* _Problem_
Select all lines with the string "where" in them, and copy those lines.

* _Rows from an object dataset_
┄┄┄┄┄┄┄┄┄┄
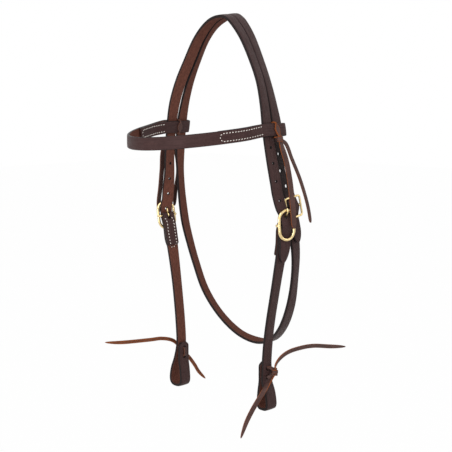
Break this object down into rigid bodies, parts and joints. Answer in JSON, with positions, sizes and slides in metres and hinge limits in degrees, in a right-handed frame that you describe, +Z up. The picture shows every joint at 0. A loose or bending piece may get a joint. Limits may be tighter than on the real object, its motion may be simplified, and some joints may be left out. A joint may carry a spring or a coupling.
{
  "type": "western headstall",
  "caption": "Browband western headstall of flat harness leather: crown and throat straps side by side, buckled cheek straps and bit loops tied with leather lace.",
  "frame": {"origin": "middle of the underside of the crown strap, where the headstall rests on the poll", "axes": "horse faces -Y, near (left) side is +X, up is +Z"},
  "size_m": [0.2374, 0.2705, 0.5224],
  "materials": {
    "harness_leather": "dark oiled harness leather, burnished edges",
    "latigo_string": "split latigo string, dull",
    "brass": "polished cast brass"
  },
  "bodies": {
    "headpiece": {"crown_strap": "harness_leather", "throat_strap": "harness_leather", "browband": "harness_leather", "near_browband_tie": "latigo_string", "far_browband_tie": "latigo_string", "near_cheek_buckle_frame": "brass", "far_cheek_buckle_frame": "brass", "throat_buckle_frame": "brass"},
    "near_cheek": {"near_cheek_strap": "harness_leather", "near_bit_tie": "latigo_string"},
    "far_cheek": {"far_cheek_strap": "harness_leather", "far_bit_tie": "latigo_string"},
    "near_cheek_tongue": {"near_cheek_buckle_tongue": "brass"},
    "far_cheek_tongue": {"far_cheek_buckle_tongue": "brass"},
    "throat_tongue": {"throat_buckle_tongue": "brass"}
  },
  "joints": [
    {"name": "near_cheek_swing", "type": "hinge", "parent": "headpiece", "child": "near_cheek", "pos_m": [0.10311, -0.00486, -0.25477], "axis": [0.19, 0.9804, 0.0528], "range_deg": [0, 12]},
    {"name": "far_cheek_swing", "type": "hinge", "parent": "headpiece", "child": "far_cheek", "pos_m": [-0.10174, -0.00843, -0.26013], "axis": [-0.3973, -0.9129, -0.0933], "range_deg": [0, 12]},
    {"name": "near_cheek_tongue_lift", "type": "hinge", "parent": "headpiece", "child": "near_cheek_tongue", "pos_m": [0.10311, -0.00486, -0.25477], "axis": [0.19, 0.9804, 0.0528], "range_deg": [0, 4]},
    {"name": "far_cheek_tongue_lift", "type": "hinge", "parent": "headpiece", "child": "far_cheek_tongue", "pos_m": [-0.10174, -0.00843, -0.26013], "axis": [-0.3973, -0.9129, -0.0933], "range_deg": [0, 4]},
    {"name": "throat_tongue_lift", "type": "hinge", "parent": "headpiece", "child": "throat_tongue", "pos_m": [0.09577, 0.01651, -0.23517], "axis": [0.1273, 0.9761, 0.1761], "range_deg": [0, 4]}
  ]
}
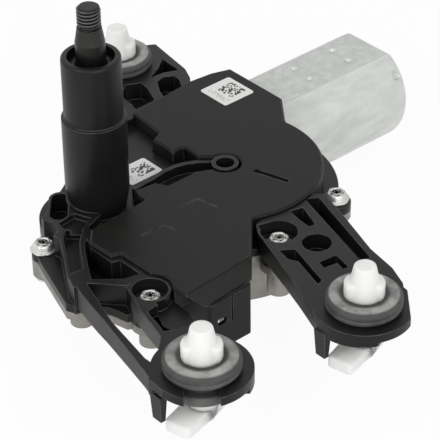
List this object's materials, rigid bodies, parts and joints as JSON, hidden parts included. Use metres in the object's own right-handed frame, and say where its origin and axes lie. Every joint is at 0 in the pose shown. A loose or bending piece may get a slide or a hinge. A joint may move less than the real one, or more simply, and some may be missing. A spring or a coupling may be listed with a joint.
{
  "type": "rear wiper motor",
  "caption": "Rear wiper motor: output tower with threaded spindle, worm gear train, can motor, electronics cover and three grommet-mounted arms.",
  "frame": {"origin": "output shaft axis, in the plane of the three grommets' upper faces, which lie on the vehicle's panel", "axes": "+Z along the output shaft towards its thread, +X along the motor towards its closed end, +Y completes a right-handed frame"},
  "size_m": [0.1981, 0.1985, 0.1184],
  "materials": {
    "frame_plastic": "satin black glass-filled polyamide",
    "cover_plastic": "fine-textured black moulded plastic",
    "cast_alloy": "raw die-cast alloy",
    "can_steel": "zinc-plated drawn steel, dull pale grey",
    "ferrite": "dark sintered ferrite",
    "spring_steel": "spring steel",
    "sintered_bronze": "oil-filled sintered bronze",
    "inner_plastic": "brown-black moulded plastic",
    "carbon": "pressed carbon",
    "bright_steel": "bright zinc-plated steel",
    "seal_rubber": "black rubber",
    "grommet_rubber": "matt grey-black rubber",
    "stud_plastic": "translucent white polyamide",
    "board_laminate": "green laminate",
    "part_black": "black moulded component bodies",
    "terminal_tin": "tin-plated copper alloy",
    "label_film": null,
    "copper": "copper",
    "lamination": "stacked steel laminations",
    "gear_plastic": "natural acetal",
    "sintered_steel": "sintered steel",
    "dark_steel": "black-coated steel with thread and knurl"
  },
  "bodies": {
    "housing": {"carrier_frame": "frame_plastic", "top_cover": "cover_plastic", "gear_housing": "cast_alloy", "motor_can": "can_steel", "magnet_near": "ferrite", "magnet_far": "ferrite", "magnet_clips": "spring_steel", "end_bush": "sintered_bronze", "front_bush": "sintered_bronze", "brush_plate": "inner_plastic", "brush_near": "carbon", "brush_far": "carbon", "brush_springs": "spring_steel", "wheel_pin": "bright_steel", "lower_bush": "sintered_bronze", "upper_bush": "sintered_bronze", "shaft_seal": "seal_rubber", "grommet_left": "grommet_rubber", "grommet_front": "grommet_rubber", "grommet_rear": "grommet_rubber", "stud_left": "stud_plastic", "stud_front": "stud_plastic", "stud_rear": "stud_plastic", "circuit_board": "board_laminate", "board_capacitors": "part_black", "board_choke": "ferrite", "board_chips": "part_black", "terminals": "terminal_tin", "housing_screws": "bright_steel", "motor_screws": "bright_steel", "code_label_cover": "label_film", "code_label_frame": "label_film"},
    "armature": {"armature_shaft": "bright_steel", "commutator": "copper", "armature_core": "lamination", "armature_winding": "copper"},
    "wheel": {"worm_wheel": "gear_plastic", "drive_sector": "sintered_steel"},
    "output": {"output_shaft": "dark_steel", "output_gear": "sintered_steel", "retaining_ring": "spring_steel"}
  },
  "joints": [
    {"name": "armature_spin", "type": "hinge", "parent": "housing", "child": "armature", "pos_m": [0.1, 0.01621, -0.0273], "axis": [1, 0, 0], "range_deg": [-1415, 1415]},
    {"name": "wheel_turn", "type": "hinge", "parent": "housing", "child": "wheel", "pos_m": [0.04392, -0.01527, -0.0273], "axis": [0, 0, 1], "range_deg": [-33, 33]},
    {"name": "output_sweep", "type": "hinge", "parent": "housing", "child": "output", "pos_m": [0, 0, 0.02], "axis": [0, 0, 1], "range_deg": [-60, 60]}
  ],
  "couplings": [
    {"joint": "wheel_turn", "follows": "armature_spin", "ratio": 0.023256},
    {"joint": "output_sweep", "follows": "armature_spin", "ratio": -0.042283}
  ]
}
┄┄┄┄┄┄┄┄┄┄
* _Worked answer_
  "frame": {"origin": "middle of the underside of the crown strap, where the headstall rests on the poll", "axes": "horse faces -Y, near (left) side is +X, up is +Z"},
List this object's materials, rigid bodies, parts and joints as JSON, hidden parts included. Use metres in the object's own right-handed frame, and say where its origin and axes lie. Every joint is at 0 in the pose shown. A loose or bending piece may get a slide or a hinge. A joint may move less than the real one, or more simply, and some may be missing. A spring or a coupling may be listed with a joint.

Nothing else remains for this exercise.